On Friday, in two very different locations in Paris, two very different designers were playing the same ball game: great fashion, perfectly timed, expressive of both the moment we live in and their individual talents. Those designers were Jonathan Anderson of Loewe, and Yohji Yamamoto, who is sometimes of Adidas but here was utterly of himself.
These two, although both at the top of their game, are unexpected bedfellows. Yamamoto, who was born and is based in Japan, turned 80 last year; the Irish-born Anderson was only born in 1984, three years after Yamamoto’s first Paris show. And Anderson’s shows are pyrotechnic displays of prowess and product, both under the JW Anderson name in London and, especially, as Loewe in Paris. The latest Loewe show was staged in a green labyrinth that recalled a hedge-maze or, perhaps, an expanse of wall in a discreet national gallery, hung with paintings. It was custom-built in the courtyard of the Château de Vincennes. Yamamoto’s clothes, by contrast, are resolutely discreet. His label is his scribbled signature, and he staged his show on a black raised catwalk in the jzushy chandelier-ed ballroom of the Hôtel de Ville. There were no handbags at Yamamoto whereas, at Loewe, Anderson’s inventive eye for accessories has helped transform a sleepy Spanish leatherwoods label into a luxury juggernaut.
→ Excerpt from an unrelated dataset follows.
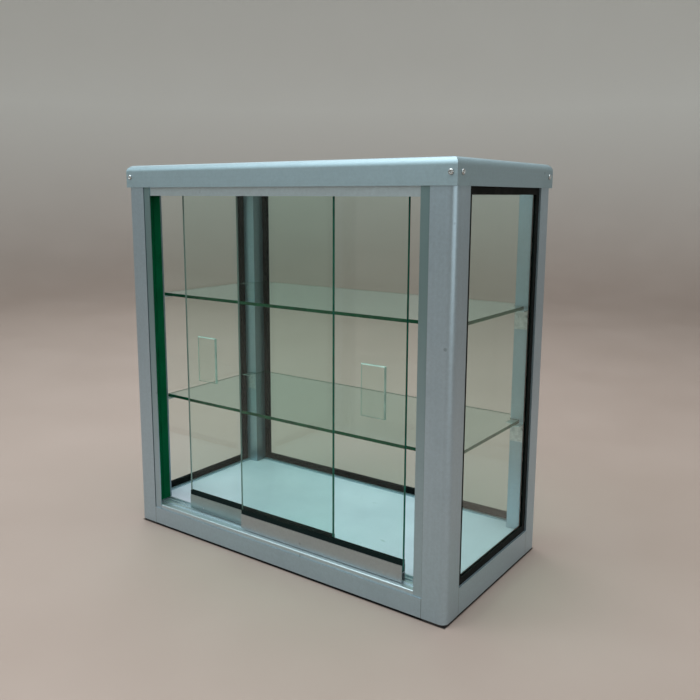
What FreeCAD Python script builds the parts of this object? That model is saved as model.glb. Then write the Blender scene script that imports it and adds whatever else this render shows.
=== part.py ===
"""Tabletop display case: an aluminium frame glazed on four sides and two sliding glass doors.

Frame of the model: millimetres, +Z up, +X to the right of someone facing the doors, doors
towards -Y.  The origin is on the table, under the middle of the case.
"""
import FreeCAD, Part
import Sketcher
import os

doc = FreeCAD.newDocument("display_case")

# ---------------------------------------------------------------- driving dimensions

DIMENSIONS = [
    # overall
    ("overall_width", 610.0),
    ("overall_depth", 305.0),
    ("case_height", 610.0),          # without the feet
    ("foot_height", 4.0),
    ("foot_inset", 1.0),
    ("foot_plug_height", 10.0),
    # corner posts
    ("post_size", 37.0),
    ("post_radius", 10.0),
    ("wall", 1.6),
    ("lip_width", 13.5),
    ("lip_thickness", 1.2),
    ("lip_recess", 1.0),
    # rails between the posts
    ("rail_depth", 18.0),
    ("rail_height", 39.0),
    ("ledge_width", 8.0),
    ("ledge_thickness", 1.5),
    ("front_rail_height", 27.5),
    ("arris_height", 0.8),
    ("top_rail_height", 25.0),
    ("spigot_length", 20.0),
    ("spigot_gap", 0.2),
    # crown cap
    ("cap_height", 35.0),
    ("cap_wall", 1.5),
    ("cap_radius", 10.0),
    ("cap_flange", 30.0),
    ("cap_screw_drop", 18.5),
    ("cap_screw_front_inset", 9.0),
    ("cap_screw_side_inset", 13.5),
    ("screw_shank", 4.0),
    ("screw_head", 8.0),
    ("screw_head_height", 2.2),
    ("screw_reach", 9.5),
    # glazing
    ("glass", 5.0),
    ("gasket_wall", 2.0),
    ("top_gasket_wall", 1.75),
    ("gasket_face", 10.0),
    ("groove_depth", 8.0),
    ("glazing_recess", 3.0),
    ("top_gasket_width", 21.0),
    ("top_pane_gap", 0.5),
    # base board
    ("board_thickness", 9.0),
    ("board_drop", 2.0),
    ("board_gap", 0.5),
    # shelves
    ("shelf_lower_height", 213.5),
    ("shelf_upper_height", 392.5),
    ("shelf_side_gap", 22.5),
    ("shelf_front_gap", 50.0),
    ("shelf_rear_gap", 1.0),
    ("shelf_notch_gap", 1.0),
    # shelf brackets
    ("bracket_height", 31.0),
    ("bracket_reach", 20.0),
    ("bracket_thickness", 1.5),
    ("bracket_inset", 1.0),
    ("bracket_pane_gap", 2.0),
    ("bracket_screw_edge", 4.0),
    ("bracket_screw_drop", 10.5),
    ("bracket_screw_shank", 3.0),
    ("bracket_screw_head", 5.6),
    ("bracket_screw_head_height", 1.6),
    ("bracket_screw_reach", 6.0),
    # tracks
    ("track_floor", 34.2),
    ("bead_height", 35.0),
    ("bead_width", 3.8),
    ("bead_gap", 1.5),
    ("bead_radius", 1.8),
    ("rib_width", 2.0),
    ("rib_height", 2.0),
    ("track_wall", 1.5),
    ("track_clearance", 1.5),
    ("top_track_height", 13.3),
    ("top_track_slot", 9.5),
    ("slot_gap", 1.0),
    # doors
    ("door_overlap", 75.0),          # of the two doors when both are shut
    ("door_inset", 10.5),
    ("door_pitch", 11.0),
    ("door_top_entry", 8.3),
    ("left_door_open", 63.5),
    ("right_door_open", 35.5),
    ("door_stop_gap", 0.5),
    ("shoe_width", 9.0),
    ("shoe_height", 24.7),
    ("shoe_wall", 1.0),
    ("shoe_lift", 1.0),
    ("shoe_web", 1.5),
    ("shoe_gasket_web", 1.5),
    ("shoe_gasket_rise", 7.0),
    ("pull_width", 40.0),
    ("pull_height", 74.0),
    ("pull_thickness", 4.0),
    ("pull_bevel", 1.2),
    ("pull_inset", 30.0),
    ("pull_centre", 300.0),
    # rollers
    ("wheel_radius", 5.0),
    ("wheel_flange", 1.0),
    ("wheel_width", 5.0),
    ("wheel_groove", 3.0),
    ("wheel_gap", 0.3),
    ("wheel_clearance", 0.7),
    ("axle_diameter", 3.0),
    ("axle_fit", 0.05),
    ("axle_inset", 30.0),
    # door buffers
    ("buffer_thickness", 1.5),
    ("buffer_width", 31.0),
]

sheet = doc.addObject("Spreadsheet::Sheet", "sizes")
for row, (alias, number) in enumerate(DIMENSIONS, start=1):
    sheet.set(f"A{row}", alias)
    sheet.set(f"B{row}", str(number))
    sheet.setAlias(f"B{row}", alias)
doc.recompute()


class Size:
    """A length that carries its spreadsheet expression along with its value."""

    def __init__(self, value, text):
        self.value = value
        self.text = text

    def combine(self, other, sign, value):
        return Size(value, f"({self.text} {sign} {as_size(other).text})")

    def __add__(self, other):
        return self.combine(other, "+", self.value + as_size(other).value)

    def __sub__(self, other):
        return self.combine(other, "-", self.value - as_size(other).value)

    def __mul__(self, factor):
        return self.combine(factor, "*", self.value * factor)

    def __truediv__(self, factor):
        return self.combine(factor, "/", self.value / factor)

    def __neg__(self):
        return Size(-self.value, f"(0 - {self.text})")


def as_size(number):
    """A Size as it is, or a plain number as a Size."""
    if isinstance(number, Size):
        return number
    return Size(float(number), f"({float(number)})")


def dim(alias):
    """The driving dimension with this alias."""
    return Size(float(sheet.get(alias)), f"sizes.{alias}")


ZERO = as_size(0)
LEFT, RIGHT = -1, 1
FRONT, REAR = -1, 1
SIDE_NAMES = {LEFT: "left", RIGHT: "right"}
END_NAMES = {FRONT: "front", REAR: "rear"}
CLOSE = 0.01             # two places nearer than this are the same place
HEAD_RIM_SHARE = 0.5     # of a pan head's height that is straight-sided
HEAD_TOP_SHARE = 0.7     # of a pan head's radius that is flat on top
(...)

But let’s talk about clothes rather than handbags, because there were connections between Anderson’s Loewe and Yamamoto’s Yamamoto that were deep and meaningful. Both had echoes that were lushly historic – especially of the nineteenth century, combining elements of men’s and women’s dress into a hybrid that felt modern. Menswear back then was about locomotion, about industry in an ongoing revolution – whereas women’s was lushly decorative. What both Anderson and Yamamoto did was to fuse the two, often with a strict upper based around a man’s cutaway frock coat or tail-coat, perhaps exaggerated, and a bottom that bunched and flowed and resembled late 19th century women’s dress, especially the bustle of the 1880s.
At Yamamoto, those ideas also collided with cubism – boxed shapes extending from the body, sometimes even clustered into anklets that resembled security tags worn by those under home arrest, probably coincidentally – while at Anderson the coats were worn over loopy gathered trousers in porcelain floral prints. The prints linked straight back to the 1800s, but the way those trousers moved – a graceful swell of material flowing around the limbs – was extraordinary, and modern.
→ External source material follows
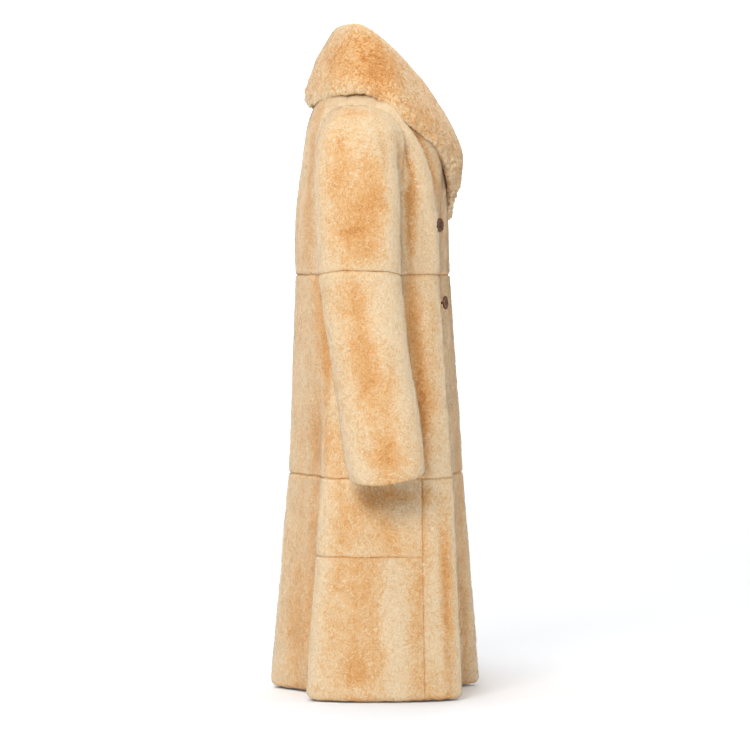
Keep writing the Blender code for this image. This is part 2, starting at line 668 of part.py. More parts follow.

Modernity found within their history is another thing that unifies these designers. Yamamoto’s final five outfits – elegant, strict skirt suits in grey with those bubbling bustles – could easily have seemed like relics from another age, either the 1880s or indeed the 1990s, but their cuts were new, pulled close to an unfettered body, magnificent without being at all grandiose, glancing back without being old. This was a Yamamoto show for the ages, soaring up there with his very best in a career that has ebbed and flowed over 45 years – as to be expected – but which seems to be reaching another crest of enthusiasm. His audience was packed, filled with artists and fellow designers who came to watch a master at work. And he delivered.
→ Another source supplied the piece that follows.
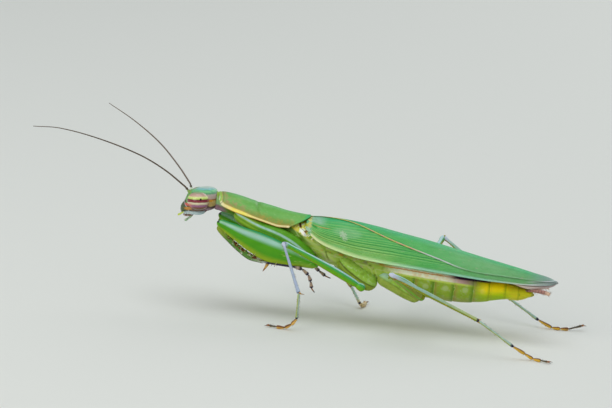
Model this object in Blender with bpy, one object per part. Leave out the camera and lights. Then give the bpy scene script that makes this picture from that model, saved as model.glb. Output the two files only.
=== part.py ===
"""A praying mantis at life size: a small green flower mantis standing on its four walking legs.

The body is 25 mm long from mouth to wing tip. It is built in body millimetres: x runs from the head
(negative) to the wing tips (positive) and is 0 beside the middle of the body, y is 0 on the body's
plane of symmetry with the mantis's left side negative, and z is 0 on the floor. ORIGIN then moves
everything so that the model's own origin lies on the floor under the middle of the whole figure.
"""
import math

import bmesh
import bpy
from mathutils import Matrix, Vector

MM = 0.001
ORIGIN = Vector((-5.004, 1.465, 0.0))  # the model's origin, in body millimetres
CLEARANCE = 0.03  # left between neighbouring solids
WELD = 1e-7  # metres: only points in the same place are merged

SHELL = 0.5  # thickness of a wing's shell
FINE_RADIUS = 0.25  # feelers, shins and feet, which are thinner still on a live mantis
ROUND_SIDES = 16  # points round the trunk's cross-sections
LIMB_SIDES = 10  # points round a forelimb's cross-sections
BAR_STEPS, PLUMP_STEPS = 2, 3  # how finely a thin bar and a plump one are rounded
END_REACH, END_TAPER = 0.5, 0.6  # a bar's end: how far it runs on and what is left of its radius

# Trunk pieces: rows of x, half width, top, waist (the widest level) and bottom, head end first.
RINGS = {"head": 11, "pronotum": 12, "prosternum": 8, "thorax": 9, "abdomen": 12}
HEAD = (
    (-13.62, 0.28, 6.50, 6.30, 6.12),
    (-13.45, 0.56, 6.86, 6.45, 6.04),
    (-13.15, 0.92, 7.38, 6.88, 6.02),
    (-12.75, 1.24, 7.70, 7.08, 6.08),
    (-12.25, 1.38, 7.86, 7.12, 6.20),
    (-11.75, 1.20, 7.88, 7.10, 6.36),
    (-11.38, 0.68, 7.74, 7.08, 6.58),
)
PRONOTUM = (
    (-11.28, 0.78, 7.58, 7.36, 7.20),
    (-11.00, 0.98, 7.67, 7.02, 6.82),
    (-10.30, 1.10, 7.61, 6.75, 6.52),
    (-9.50, 1.20, 7.43, 6.56, 6.33),
    (-8.80, 1.22, 7.28, 6.41, 6.18),
    (-7.80, 1.16, 7.10, 6.20, 5.98),
    (-6.60, 1.12, 6.87, 6.03, 5.83),
    (-5.15, 1.02, 6.72, 6.02, 5.88),
)
PRONOTUM_REAR_LEAN = 1.90  # how far the top of the rear edge overhangs its lower corners
PRONOTUM_LEAN_START = -9.0
PROSTERNUM = (
    (-11.10, 0.45, 7.05, 6.80, 6.50),
    (-10.00, 0.52, 6.95, 6.50, 6.12),
    (-8.50, 0.52, 6.65, 6.15, 5.78),
    (-7.20, 0.54, 6.35, 5.80, 5.40),
    (-6.54, 0.56, 6.20, 5.65, 5.15),
)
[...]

The audience at Loewe was very different – the musician Shawn Mendes, the actors Brie Larson, Meg Ryan, Catherine O’Hara and Ruth Negga – but Anderson has a similar way of shaking the dust out of old things. He talked about the importance of provenance with this collection, the notion of knowing where things come from, and being able to trace their paths. “Why things have meaning,” he said backstage. In part he was thinking of the interiors of the interwar period, where designers mixed antique Chippendale chairs and Pinchbeck paintings with modern pieces to create a feeling of heritage, age and patina, even within the hyper-new homes of the rich and powerful. Money can buy you class – and interestingly, that’s something designers have been doing ever since. So there were interior echoes in Anderson’s embroideries and ceramic patterns, curtain ruching and silvered wooden embroideries on the lapels of jackets. The bags and shoes were embroidered as well, like mini works of art, but they weren’t the focus. Nor should they have been.
Recently, Anderson told the Telegraph: “I don’t believe in being a 70-year-old designer.” His implication being that older generations should make space for the new, rather than hanging on to power – although perhaps he’s talking about something much wider than fashion, certainly wider than its design. The current president of the United States turns 82 years old this year; if his main contender takes power, he will be 78. I would love to know how Yamamoto would counter Anderson’s assertion – but in a sense, his collection did. Yamamoto’s clothes did not seem pitched at youth, they were not an old’s man’s vision of how his children, or indeed grandchildren, should look. Rather, they were a timeless and universal idea of beauty, one that would have looked as perfect at the very start of Yamamoto’s career as it does today. The same is true of Anderson – despite his comparative youth, there is a rare sophistication to both his thought processes and their outcome, that ensure his clothes can never be pigeon-holed to one woman, one age, one place or time.
Universal beauty. Maybe that’s the fundamental connection between Anderson and Yamamoto. Can’t put an age on that.